Dans le contexte de déstabilisation mondiale, de poursuite des activités de Daech dans l’ombre de l’actualité, de désoeuvrement croissant des jeunes musulmans avec la nouvelle crise mondiale qui se profile, il ne faudrait pas laisser une nouvelle puissance étrangère infiltrer l’islam dit-de-France, à commencer par la première mosquée de France pilotée par un recteur déjà franco-algérien. L’islam en Europe doit se faire par les Maghrébins indépendants pour les Maghrébins, selon le respect des traditions culturelles du Maghreb. Les Emiratis ont compris qu'ils pouvaient par l'argent se faire une place de choix pour imposer leur islam comme les Saoudiens pourtant bien loin éloigné de l'islam traditionnel malékite du juste milieu du Maghreb. Les Musulmans de France (ex-UOIF) liés aux Algériens n’en ont cure. Et les batailles ont aussi lieu ailleurs en Europe.
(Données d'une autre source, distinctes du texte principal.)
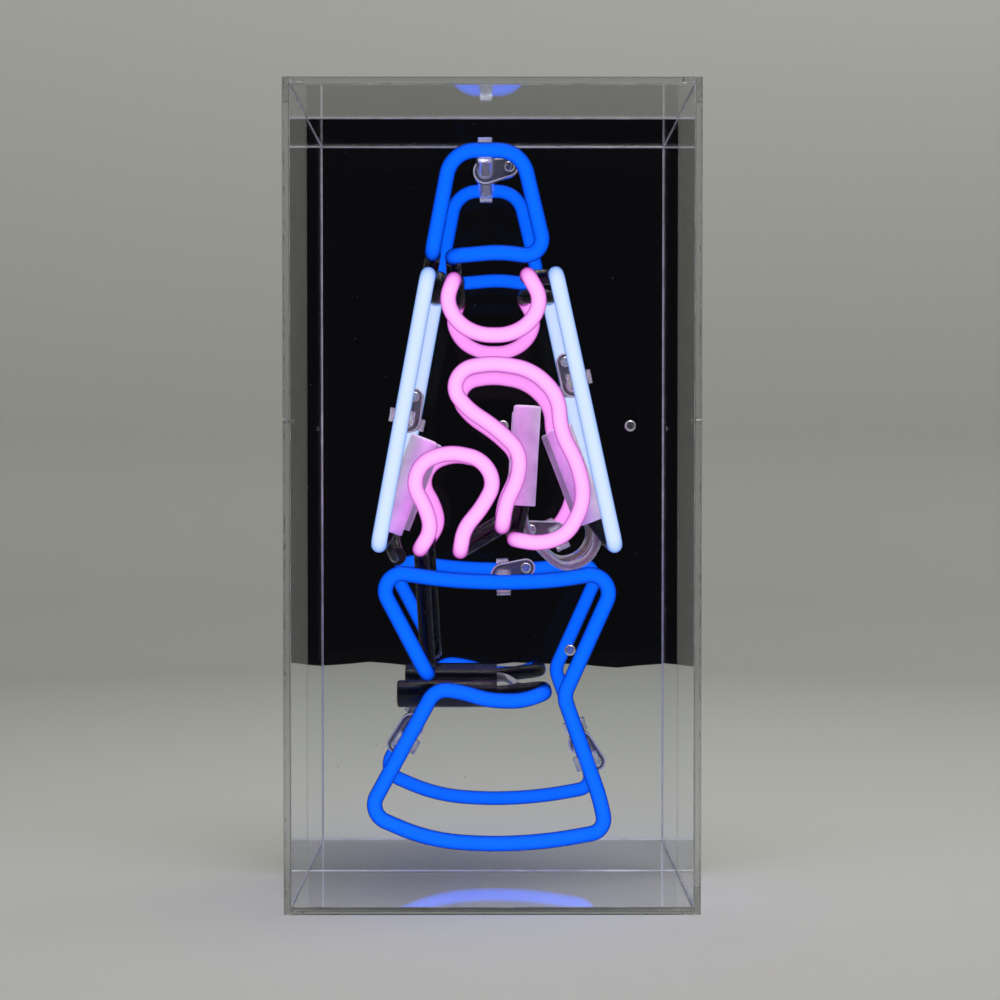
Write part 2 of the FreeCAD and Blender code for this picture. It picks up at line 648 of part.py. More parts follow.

Il en a été de même par exemple en Belgique l’année dernière, avec la lutte pour le pouvoir au sein de l’Exécutif des Musulmans de Belgique, qui a vu finalement la victoire du belgo-marocain Salah Echalaoui, qui espère aujourd’hui pouvoir contrer et réduire l’influence historique de l’islam wahabiste et salafiste de l’Arabie Saoudite. Il faut aujourd’hui faire très attention, dans ce contexte européen particulier, à la provenance et au soutien des fonds du Golfe qui vont venir appuyer le développement d’un islam européen réarrangé à la mode du Golfe selon Abu Dhabi, et qui reste un islam radical et peu adapté aux préoccupations et situations des Musulmans du vieux continent. C’est là tout l’enjeu plus que symbolique actuellement pour la grande Mosquée de Paris aux mains des Algériens pilotés par leur allié émirati.